"Humans have manipulated DNA for thousands of years with the purpose of selecting and producing organisms with the most desired traits. Dogs are a good example of this “artificial breeding” that dates back many years in human history. Yet it wasn’t until the 1970s that a new era of genetic engineering was launched after scientists figured out how to “cut and paste” genes from one organism to the other in the laboratory. With it came the birth of genetically modified (GM) food: its most controversial application. These inventions, also called “biotech crops”, boomed in the 90s with the commercialisation of the first genetically modified fruit in the US, the Flvr Savr tomato, a variety modified to increase firmness and shelf life.
Biotech crops received strong public opposition when the technology came to Europe in the 90s. The EU established one of the strictest legal frameworks to regulate these genetically modified organisms (GMOs) and to ensure information transparency to the public by the correct labelling of modified ingredients. However, there is a ""zero tolerance"" policy in cases where the modified variety has not been approved in the EU, even if it has been approved in other countries outside of the EU. In other words, unapproved genetic variations are not allowed to enter the European market. Ideally, the detection of genetic material (DNA) would confirm the origin of the food product, but this is practically challenging to carry out throughout each step of the food supply chain because the technologies to detect DNA are costly and time-consuming, needing specialised staff. Strict monitoring and traceability procedures are part of the legislation, however, a series of incidents considered as ‘Unauthorised Genetically Modified (organisms) or UGM emergencies’ by the European Union Reference Laboratory for GM Food and Feed, such as the detection of unauthorised rice in UK, France and Germany, have encouraged the development of better methods for UGM monitoring to protect European consumers.
Although detecting DNA has been almost an exclusive task for the field of molecular biology, materials science has joined in this quest in recent years. Materials have been used for biomolecule separation, isolation and detection. By simplifying detection schemes with ultra-low detection levels using highly conductive materials, for example, analysts can dream of “mix-and-read” kit-like capabilities that allow for decentralised use by non-specialised staff. Graphene, the protagonist of the known 2D material family, and the subject of 2010’s Nobel Prize in physics, is one of the most commonly used materials for DNA detection. As scientists discovered that materials can have unprecedented properties from their downsizing to the atomic thin scale, resembling a sheet of paper, the field of 2D materials has been object of intense attention. They have large aspect ratio, and enhanced or unique physical properties, as well as specific and tuneable surface chemistry and thickness, which can control those properties.

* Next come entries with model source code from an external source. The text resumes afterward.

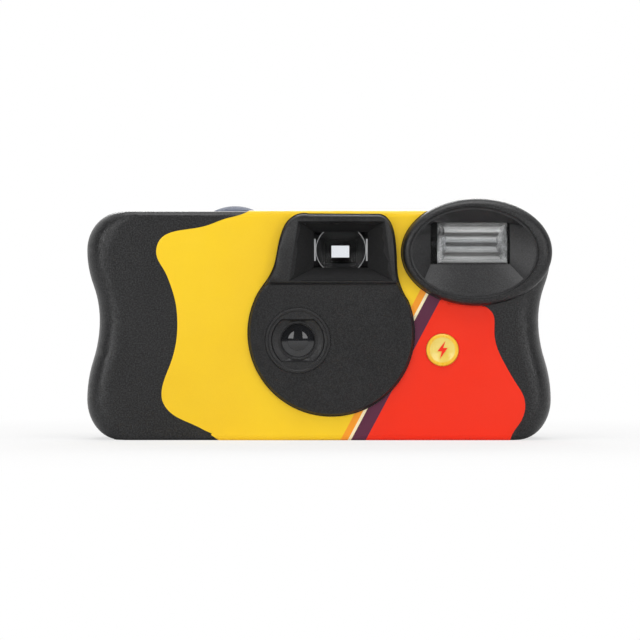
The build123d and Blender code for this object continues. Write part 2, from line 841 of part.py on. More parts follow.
def build_main_frame():
    """Black inner frame: chambers, light box, picture gate, deck and battery bay."""
    gate_left = cartridge_x + chamber_inner - frame_wall
    gate_right = supply_x - supply_inner + 2 * frame_wall
    frame = chamber(cartridge_x, cartridge_y, chamber_inner, chamber_outer, chamber_roof, chamber_roof_thick)
    frame += chamber(supply_x, supply_y, supply_inner, supply_outer, supply_roof, supply_roof_thick)
    frame += chamber(supply_x, supply_y, supply_outer / 2, supply_outer, wall, supply_floor_thick)
    frame += block((gate_left, gate_right), (gate_front, gate_rear), (wall, gate_high))
    frame += light_box()
    deck_right = finder_left() - gap
    frame += block((gate_left, deck_right), (frame_front, gate_rear), (deck_low, deck_top))
    frame += block((gate_left, deck_right), (gate_front, gate_rear), (gate_high, deck_top))
    frame += block((lens_x - shutter_plate_half_width, deck_right), (frame_front, frame_front + frame_wall),
                   (gate_high, deck_top))
    frame += battery_walls()
    frame += peg(blade_pivot_x, blade_pivot_z, blade_pin_radius, plate_rear, frame_front)
    spring_post = blade_pivot_x - blade_spring_end - blade_spring_post_radius
    frame += post(spring_post, frame_front + blade_spring_radius + seat, blade_spring_post_radius, deck_low,
                  blade_spring_z + blade_spring_radius)
    frame += lever_ears()
    frame += post(striker_x, striker_y, striker_pin_radius, deck_low,
                  striker_low + striker_thick + gap + striker_coil_height)
    frame += post(counter_x, counter_y, counter_base_radius, deck_low, counter_gear_low - gap)
    frame += post(counter_x, counter_y, counter_pin_radius, deck_low, counter_disc_low + counter_disc_thick)
    frame += peg(supply_x, board_post_z, board_post_radius, board_rear, supply_y - supply_inner)
    frame += peg(board_arm_x, board_arm_z, board_arm_radius, board_rear, gate_front)
    frame -= light_box_hollow()
    frame -= post(cartridge_x, cartridge_y, chamber_inner, wall - overrun, chamber_roof)
    frame -= post(cartridge_x, cartridge_y, thumb_key_radius + gap, chamber_roof - overrun, thumb_low)
    frame -= post(supply_x, supply_y, supply_inner, wall + supply_floor_thick, supply_roof)
    for low in (wall + supply_floor_thick, supply_roof - gap - supply_floor_thick):
        frame += post(supply_x, supply_y, supply_spool_bore - fit, low, low + supply_floor_thick + gap)
    sprocket_reach = sprocket_tooth_tip + gap
    sprocket_low = sprocket_z - sprocket_height / 2 - gap
    frame -= post(sprocket_x, sprocket_y, sprocket_reach, sprocket_low, sprocket_low + sprocket_height + 2 * gap)
    frame -= post(sprocket_x, sprocket_y, sprocket_shaft_radius + fit, deck_low - overrun, deck_top + overrun)
    return frame & across(body_outline(wall, wall), inner_front, inner_rear)


def build_finder_tunnel():
    """Black tube of the finder with the mask near its rear end."""
    front = inner_front + gap
    rear = inner_rear - overrun - gap
    tube = across(finder_rectangle(finder_wall), front, rear)
    eyepiece = Pos(finder_x, finder_z) * Rectangle(eyepiece_width, eyepiece_height)
    mask_front = gate_front
    space = loft([
        Plane.XZ.offset(-front) * finder_rectangle(0), Plane.XZ.offset(-mask_front) * eyepiece,
    ])
    space += across(eyepiece, mask_front + finder_mask_thick, rear)
    mask = Pos(finder_x, finder_z) * Rectangle(finder_mask_width, finder_mask_height)
    film_notch = block(around(finder_x, half_width), (film_y - gap, film_y + film_thick + gap),
                       (film_low, film_high + gap))
    return tube - space - across(mask, front, rear) - film_notch


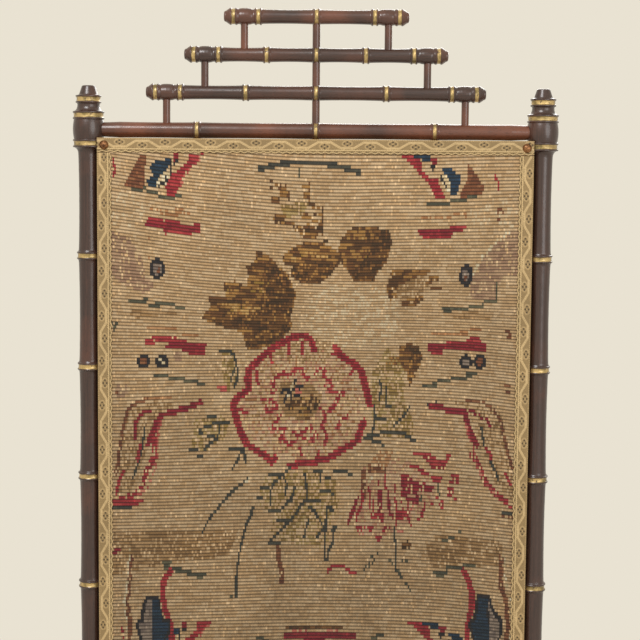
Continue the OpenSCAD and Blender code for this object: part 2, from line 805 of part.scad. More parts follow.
module strainer_bottom_rail() {
    color(pine)
        difference() {
            union() {
                strainer_rail_solid(strainer_bottom);
                translate([-stile_inner, strainer_front, panel_bottom])
                    cube([2 * stile_inner, lap_thickness, lap_rise + cut]);
            }
            tack_holes();
        }
}

module strainer_cross_bar() {
    color(pine)
        difference() {
            strainer_rail_solid(panel_mid_z - strainer_width / 2);
            translate([-stile_inner, strainer_back - cross_bar_set_back, panel_mid_z - strainer_width])
                cube([2 * stile_inner, strainer_depth, 2 * strainer_width]);
            translate([-stile_inner, strainer_front - cut, panel_mid_z - strainer_width])
                cube([2 * stile_inner, cross_bar_set_back + cut, 2 * strainer_width]);
            tack_holes();
        }
}

module needlework() {
    color(wool)
        difference() {
            translate([-panel_x + canvas_edge, needlework_front, panel_bottom + canvas_edge])
                cube([2 * (panel_x - canvas_edge), needlework_t,
                      panel_top - panel_bottom - 2 * canvas_edge]);
            post_clearance();
            nail_holes();
        }
}

module backing_cloth() {
    color(linen)
        difference() {
            translate([-backing_x, strainer_back, backing_bottom])
                cube([2 * backing_x, backing_t, backing_top - backing_bottom]);
            tack_holes();
        }
}

// Cross-section of the braid: x from its outer edge inwards, y standing off the canvas
module braid_section() {
    cord_gap = (braid_w - braid_band_w - 2 * braid_cord_d) / 2;
    intersection() {
        union() {
            square([braid_band_w, braid_t]);
            for (x = [1, braid_band_w - 1])
                translate([x, braid_t - selvedge_sink]) circle(r = 1);
            square([braid_w - braid_cord_d / 2, braid_t / 2]);
            for (i = [1, 2])
                translate([braid_band_w + i * (braid_cord_d + cord_gap) - braid_cord_d / 2,
                           braid_cord_d / 2])
                    circle(d = braid_cord_d);
        }
        square([braid_w, braid_t + braid_cord_d]);
    }
}

// Strip of braid along X, its outer edge up, centred on x = 0
module braid_run(length) {
    translate([-length / 2, needlework_front, 0])
        rotate([0, 90, 0])
            linear_extrude(length)
                mirror([0, 1])
                    braid_section();
}

module braid_top() {
    color(gimp)
        difference() {
            translate([0, 0, panel_top]) braid_run(2 * panel_x);
            post_clearance();
            nail_holes();
        }
}

module braid_bottom() {
    color(gimp)
        difference() {
            translate([0, 0, panel_bottom]) mirror([0, 0, 1]) braid_run(2 * panel_x);
            post_clearance();
            nail_holes();
        }
}

module braid_side() {
    translate([panel_x, 0, (panel_top + panel_bottom) / 2])
        rotate([0, 90, 0])
            braid_run(panel_top - panel_bottom - 2 * braid_w);
}

module braid_left() {
    color(gimp)
        difference() {
            mirror([1, 0, 0]) braid_side();
            post_clearance();
        }
}

module braid_right() {
    color(gimp)
        difference() {
            braid_side();
            post_clearance();
        }
}

// Dome-headed nail pointing back along +Y, its head's underside at y = 0
module dome_nail(head_d, head_h, shank_d, shank) {
    r = (head_d * head_d / 4 + head_h * head_h) / (2 * head_h);
    reach = asin(head_d / 2 / r);
    crown = 2;
    rotate([90, 0, 0])
        turned(concat(
            [[0.2, -shank]],
            [[shank_d / 2, -shank + 1.5]],
            [[shank_d / 2, 0]],
            [for (i = [0:6]) let (a = reach + (crown - reach) * i / 6) [r * sin(a), r * cos(a) - r + head_h]]
        ));
}

module corner_nails() {
    color(brass)
        for (x = [-nail_x, nail_x], z = nail_z)
            translate([x, braid_front, z])
                dome_nail(nail_head_d, nail_head_h, nail_shank_d, nail_shank);
}

module panel_screw() {
    length = screw_tip_x - stile_inner;
    rotate([0, 90, 0])
        difference() {
            turned([
                [screw_head_d / 2, 0],
                [screw_d / 2, screw_head_h],
                [screw_d / 2, length - 4],
                [0.4, length],
            ]);
            translate([-screw_head_d, -0.6, -cut]) cube([2 * screw_head_d, 1.2, cut + 1.1]);
        }
}

module panel_screws() {
    color(steel)
        for (side = [-1, 1], z = screw_z)
            mirror([side < 0 ? 1 : 0, 0, 0])
                translate([stile_inner, 0, z]) panel_screw();
}

module backing_tacks() {
    color(brass)
        for (p = tack_places)
            translate([p[0], strainer_back + backing_t, p[1]])
                rotate([180, 0, 0])
                    dome_nail(tack_head_d, tack_head_h, tack_shank_d, tack_shank);
}

left_post();
right_post();
left_finial();
right_finial();
top_rail();
bottom_rail();
stretcher();
crest_rail_lower();
crest_rail_middle();
crest_rail_upper();
lower_spindle(-1);  // crest_spindle_lower_left
lower_spindle(1);  // crest_spindle_lower_right
middle_spindle(-1);  // crest_spindle_middle_left
middle_spindle(1);  // crest_spindle_middle_right
upper_spindle(-1);  // crest_spindle_upper_left
upper_spindle(1);  // crest_spindle_upper_right
crest_centre_rod();
base_spindle(-lower_spindle_offset);  // base_spindle_left
base_spindle(0);  // base_spindle_centre
base_spindle(lower_spindle_offset);  // base_spindle_right
left_foot();
right_foot();
brace(-1, 1);  // brace_left_front
brace(-1, -1);  // brace_left_back
brace(1, 1);  // brace_right_front
brace(1, -1);  // brace_right_back
foot_pad(-1, 1);  // foot_pad_left_front
foot_pad(-1, -1);  // foot_pad_left_back
foot_pad(1, 1);  // foot_pad_right_front
foot_pad(1, -1);  // foot_pad_right_back
strainer_left_stile();
strainer_right_stile();
strainer_top_rail();
strainer_bottom_rail();
strainer_cross_bar();
needlework();
backing_cloth();
braid_top();
braid_bottom();
braid_left();
braid_right();
corner_nails();
panel_screws();
backing_tacks();
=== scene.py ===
# Cheval fire screen: french-polished faux bamboo frame, needlework panel, gimp braid border.
# Metres throughout. The front faces -Y and the floor is z = 0.
import math

import bpy
import numpy as np
from mathutils import Matrix, Vector


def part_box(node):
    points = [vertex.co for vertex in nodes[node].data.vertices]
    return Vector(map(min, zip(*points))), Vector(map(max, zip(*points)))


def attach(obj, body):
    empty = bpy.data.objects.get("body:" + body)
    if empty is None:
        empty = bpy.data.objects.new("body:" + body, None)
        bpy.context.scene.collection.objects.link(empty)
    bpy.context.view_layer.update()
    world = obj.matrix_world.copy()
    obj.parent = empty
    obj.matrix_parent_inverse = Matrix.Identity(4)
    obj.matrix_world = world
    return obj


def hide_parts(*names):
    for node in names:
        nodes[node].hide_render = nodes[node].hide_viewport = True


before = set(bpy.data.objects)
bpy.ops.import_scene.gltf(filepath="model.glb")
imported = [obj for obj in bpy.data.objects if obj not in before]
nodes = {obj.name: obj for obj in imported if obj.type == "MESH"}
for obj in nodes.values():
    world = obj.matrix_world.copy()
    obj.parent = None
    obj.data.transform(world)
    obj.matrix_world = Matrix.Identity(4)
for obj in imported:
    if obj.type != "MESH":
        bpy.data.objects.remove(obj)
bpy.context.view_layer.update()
scene = bpy.context.scene
mm = 0.001
tau = 2 * math.pi


def toLinear(colour):
    parts = [int(colour[i:i + 2], 16) / 255 for i in (0, 2, 4)]
    return tuple(c / 12.92 if c <= 0.04045 else ((c + 0.055) / 1.055) ** 2.4 for c in parts) + (1.0,)


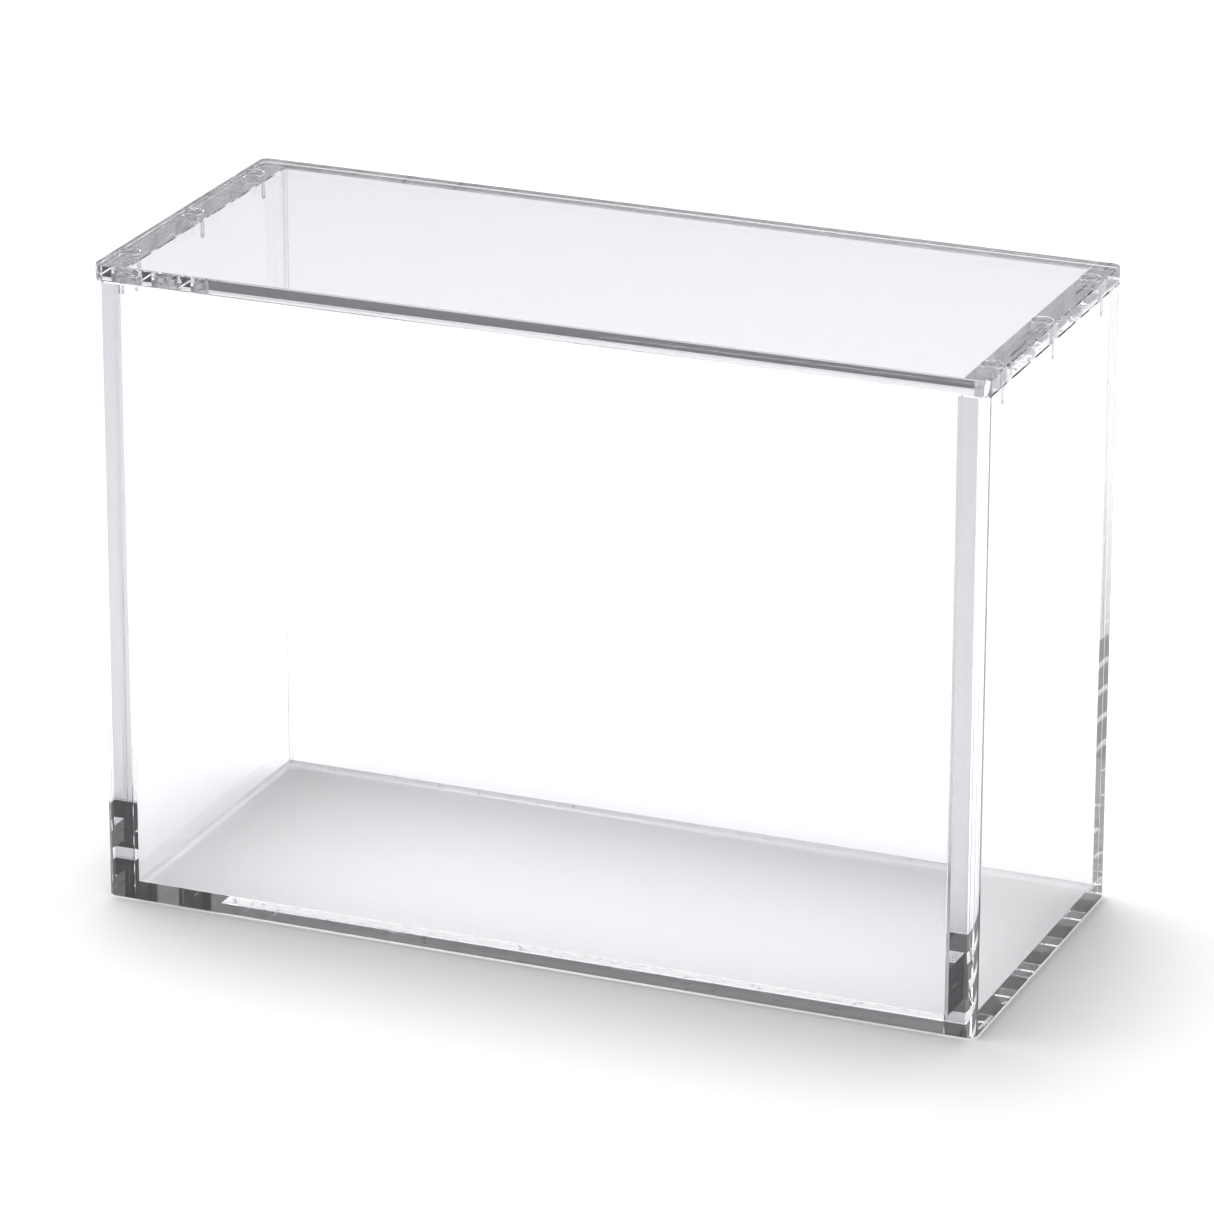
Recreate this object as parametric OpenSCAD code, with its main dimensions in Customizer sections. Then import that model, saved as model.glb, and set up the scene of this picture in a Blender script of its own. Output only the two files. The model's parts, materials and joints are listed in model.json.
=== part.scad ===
// Clear acrylic display case with a lift-off lid. Two thick end walls stand on the table
// and carry the front, the back and the floor between them. Six stepped pegs stand in the
// end walls' top edges, and the lid's holes drop over their heads.
// Millimetres. X runs along the width, Y from front to back, Z up from the table.

/* [Case] */
// Outside width, left to right
case_w = 285; // [120:1:600]
// Outside depth, front to back
case_d = 120; // [90:1:400]
// Outside height with the lid on
case_h = 205; // [60:1:500]

/* [Sheet] */
// Thickness of the lid, floor, front and back
sheet_t = 5; // [3:0.5:8]
// Thickness of the two end walls
wall_t = 9.5; // [8:0.5:20]
// Radius of the upright outside corners
corner_r = 3; // [1:0.5:7]
// Air between the lid and the edges that it lies on
lid_gap = 0.1; // [0.05:0.05:0.3]

/* [Pegs] */
// Diameter of a peg's head, which fills a hole in the lid
head_d = 6; // [5:0.5:7]
// Clearance all round a head in its hole
head_clearance = 0.1; // [0.05:0.01:0.1]
// Diameter of a peg's spigot, pressed into the end wall
spigot_d = 2.5; // [2:0.5:4]
// How far a spigot reaches down into the end wall
spigot_l = 6; // [4:0.5:15]
// Distance from the front or back face to the centre of the outer pegs
peg_inset = 16; // [10:1:30]
// Chamfer round the top of a head and the tip of a spigot
peg_chamfer = 0.3; // [0.1:0.1:0.5]

/* [Hidden] */
$fn = 96;
wall_h = case_h - sheet_t - lid_gap;
inner_w = case_w - 2 * wall_t;
head_h = case_h - wall_h;
drill_point_angle = 118;
drill_point_h = spigot_d / 2 / tan(drill_point_angle / 2);
hole_l = spigot_l + 0.2;
overcut = 1;
acrylic = [0.90, 0.92, 0.95, 0.35];
polished_edge = [0.80, 0.83, 0.88, 0.5];

// Centre lines of the pegs: one x for each end wall, one y for each row.
peg_x = case_w / 2 - wall_t / 2;
peg_y = case_d / 2 - peg_inset;
SIDES = [["left", -peg_x], ["right", peg_x]];
ROWS = [["front", -peg_y], ["middle", 0], ["back", peg_y]];

// A peg's seat: a drilled hole with the cone that the drill's point leaves.
module drilled_seat() {
    translate([0, 0, wall_h - hole_l])
        cylinder(d = spigot_d, h = hole_l + overcut);
    translate([0, 0, wall_h - hole_l - drill_point_h])
        cylinder(d1 = 0, d2 = spigot_d, h = drill_point_h);
}

// End wall with its outside at +X: square inner edges, rounded outer uprights.
module end_wall() {
    difference() {
        linear_extrude(wall_h) {
            translate([case_w / 2 - wall_t, -case_d / 2])
                square([wall_t - corner_r, case_d]);
            translate([case_w / 2 - wall_t, -case_d / 2 + corner_r])
                square([wall_t, case_d - 2 * corner_r]);
            for (y = [-1, 1])
                translate([case_w / 2 - corner_r, y * (case_d / 2 - corner_r)])
                    circle(corner_r);
        }
        for (row = ROWS)
            translate([peg_x, row[1], 0])
                drilled_seat();
    }
}

module right_wall() {
    color(polished_edge)
        end_wall();
}

module left_wall() {
    color(polished_edge)
        mirror([1, 0, 0])
            end_wall();
}

// Floor, let in between the four upright sheets.
module base_plate() {
    color(acrylic)
        translate([-inner_w / 2, -case_d / 2 + sheet_t, 0])
            cube([inner_w, case_d - 2 * sheet_t, sheet_t]);
}

// Upright sheet between the end walls, its near face at y_face.
module upright_sheet(y_face) {
    translate([-inner_w / 2, y_face, 0])
        cube([inner_w, sheet_t, wall_h]);
}

module front_panel() {
    color(acrylic)
        upright_sheet(-case_d / 2);
}

module back_panel() {
    color(acrylic)
        upright_sheet(case_d / 2 - sheet_t);
}

// Lid: the whole footprint, with a hole for each peg's head.
module lid() {
    color(acrylic)
        difference() {
            translate([0, 0, case_h - sheet_t])
                linear_extrude(sheet_t) {
                    square([case_w - 2 * corner_r, case_d], center = true);
                    square([case_w, case_d - 2 * corner_r], center = true);
                    for (x = [-1, 1], y = [-1, 1])
                        translate([x * (case_w / 2 - corner_r), y * (case_d / 2 - corner_r)])
                            circle(corner_r);
                }
            for (side = SIDES, row = ROWS)
                translate([side[1], row[1], case_h - sheet_t - overcut])
                    cylinder(r = head_d / 2 + head_clearance, h = sheet_t + 2 * overcut);
        }
}

// Stepped peg: the head stands on the wall's top edge, the spigot goes down into its seat.
module peg(x, y) {
    head_r = head_d / 2;
    spigot_r = spigot_d / 2;
    color(polished_edge)
        translate([x, y, wall_h])
            rotate_extrude()
                polygon([
                    [0, -spigot_l],
                    [spigot_r - peg_chamfer, -spigot_l],
                    [spigot_r, -spigot_l + peg_chamfer],
                    [spigot_r, 0],
                    [head_r, 0],
                    [head_r, head_h - peg_chamfer],
                    [head_r - peg_chamfer, head_h],
                    [0, head_h]
                ]);
}

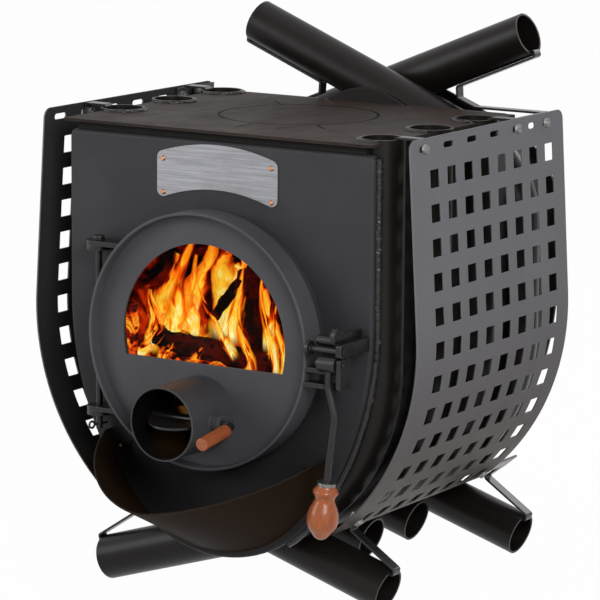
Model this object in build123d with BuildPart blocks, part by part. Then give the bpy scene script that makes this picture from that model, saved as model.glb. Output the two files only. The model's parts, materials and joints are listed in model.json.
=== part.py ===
from build123d import *
import math
import os

os.makedirs("parts", exist_ok=True)

# Frame: X = 0 in the middle, Z = 0 on the floor, the viewer on the -Y side.
# Depths are measured from the front face of the front plate, which lies at front_y.
front_y = -206.42
door_z = 363.7
sheet = 4
weld_gap = 0.15
seat_gap = 0.1
run_gap = 0.05
part_gap = 0.3

# Body
half_width = 236
side_z = 394.7
flank_end = (152, 142.7)
bottom_z = 66.7
pan_depth = 13
front_top_z = 619.7

# Air tubes
tube_r = 30.15
tube_wall = 3
tube_x = 222.7
half_pitch = 2 * tube_r + weld_gap
first_right_y = pan_depth + weld_gap + tube_r
leg_slope = math.radians(17.3)
leg_end_x = 203
short_end_x = 104
leg_bend = 238
horn_slope = math.radians(22.3)
horn_end_x = 200
horn_bend = 120
ridge_z = 650.7
leg_axis_z = tube_r * math.cos(leg_slope) + leg_end_x * math.tan(leg_slope)
horn_corner_z = ridge_z - tube_x * math.tan(horn_slope)
leg_corner_z = leg_axis_z + tube_x * math.tan(leg_slope)
bend_x = tube_x - horn_bend
bend_z = horn_corner_z - horn_bend * math.tan((math.pi / 2 - horn_slope) / 2)

# Top
top_z = 635.2
tube_rim_z = top_z + 3
top_half_width = 238
top_front_y = -9.5
cook_ring_y = 196
cook_ring_r = 107
arch_y = 366
rear_y = first_right_y + 7 * half_pitch + tube_r + weld_gap
ridge_infill_x = 44
edge_reach = half_width - tube_x
edge_lift = edge_reach / math.cos(horn_slope) - edge_reach * math.tan(horn_slope)
lintel_z = 612
baffle_z = 451

# Flue
flue_r = 59.5
flue_wall = 3
flue_z = 516.7
flue_end_y = 595
flue_grip = 46
flue_collar_wall = 2.5
flue_axis_y = 538
flue_spindle_r = 4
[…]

This Action had as overall objective the development of simple DNA detection assays based on novel 2D materials for UGM monitoring, originally focusing on one of the newest and less explored materials based on the phosphorus element: 2D black phosphorus (BP) or phosphorene. Isolated only in 2014, this material has attracted significant attention in the scientific community because they are considered the middle point between graphene and transition metal dichalcogenides in terms of electronic properties. Turning layered sheets of this material into small layered dots of lateral nanodimensions results in changed optical properties: the dots become fluorescent under irradiation with light. By interacting with a labelled DNA strand, these BP dots (black phosphorus quantum dots, or BPQDs) were predicted to serve as “light switches” that would turn off and on upon recognition of target DNA sequences."